# Big Tasty Sauce?



## Andrewgenic

So its taken me about 3 years to perfect my homemade burgers, but me and the missus were talking the other day about those McDonalds big tasty burgers and how the sauce/dressing on them is fcuking beautiful but we're not sure whats in it. Anybody know?


----------



## Wheyman

magic dust and addiction powder imo


----------



## Sharpiedj

Additives


----------



## UKLifter88

Lots of employee saliva


----------



## stone14

i dont like it they put far too much on imo, but as above im sure they put addictive things in mcds, cos i wlaway want 1 but when ive finished i think bah that was disgusting, and my heart rate defo goes up for 1-2 hours after lol


----------



## smaj210

big mac sauce is tartar sauce, ketchup and american mustard


----------



## Fatstuff

smaj210 said:


> big mac sauce is tartar sauce, ketchup and american mustard


no it isnt


----------



## smaj210

Fatstuff said:


> no it isnt


afraid it is, used to work at buger king and they ripped of the big mac, ran out of the sauce and a manager from mcds said to mix the above


----------



## Fatstuff

smaj210 said:


> afraid it is, used to work at buger king and they ripped of the big mac, ran out of the sauce and a manager from mcds said to mix the above


nah


----------



## Fat

Fatstuff knows what hes talking about when it comes to fast food!
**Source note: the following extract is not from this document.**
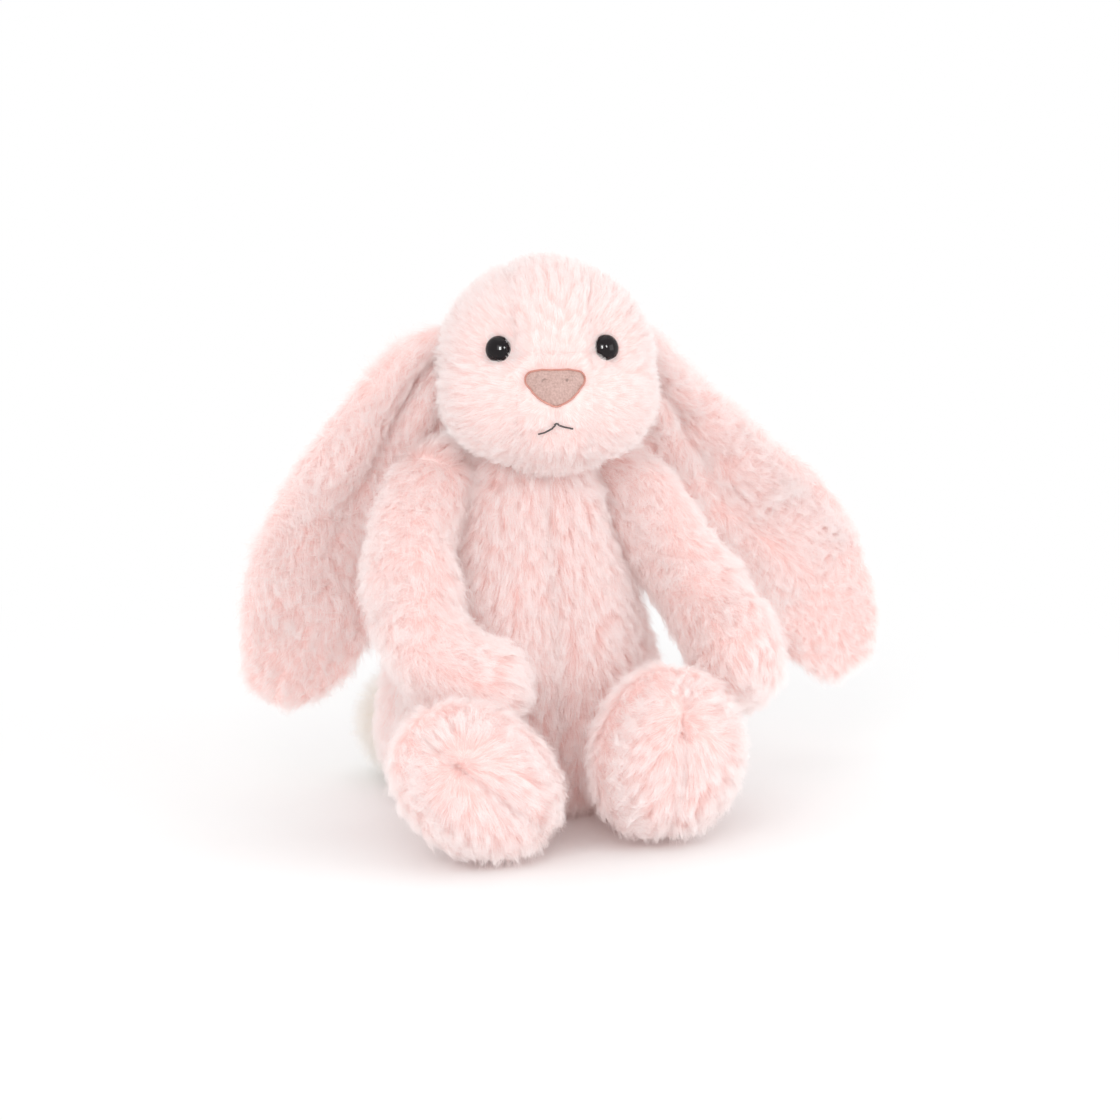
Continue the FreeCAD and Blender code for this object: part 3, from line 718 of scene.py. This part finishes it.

How do you make the kfc chicken?


----------



## Steuk

I'd say a BBQ/ketchup/mayo combo maybe?


----------



## Sharpiedj

What ever it is, its nice


----------



## Fatstuff

fat ur vid dont work mate, i think big mac sauce tastes uncannily like thousand island dressing, there must be that in it somewhere


----------



## GreedyBen

My bro just brought some mac d's ketchup back from Poland, not sure if they fo any other types?


----------



## Wheyman

big mac sauce tastes of dill


----------



## Sharpiedj

I meant the big tasty sauce is nice.


----------



## Andrewgenic

I fully agree with the "something addictive" comments, my experience of md's came quite late in life compared to alot of my friends largely due to my Mum refusing to take me somewhere that doesn't give you a knife and fork and your food comes wrapped in paper rather than getting a plate. The 1st time I tried I didn't really like it that much and couldn't see what all the fuss was about, however something made me go back. I am about to make some burgers today so I am going to experiment with the sauce.


----------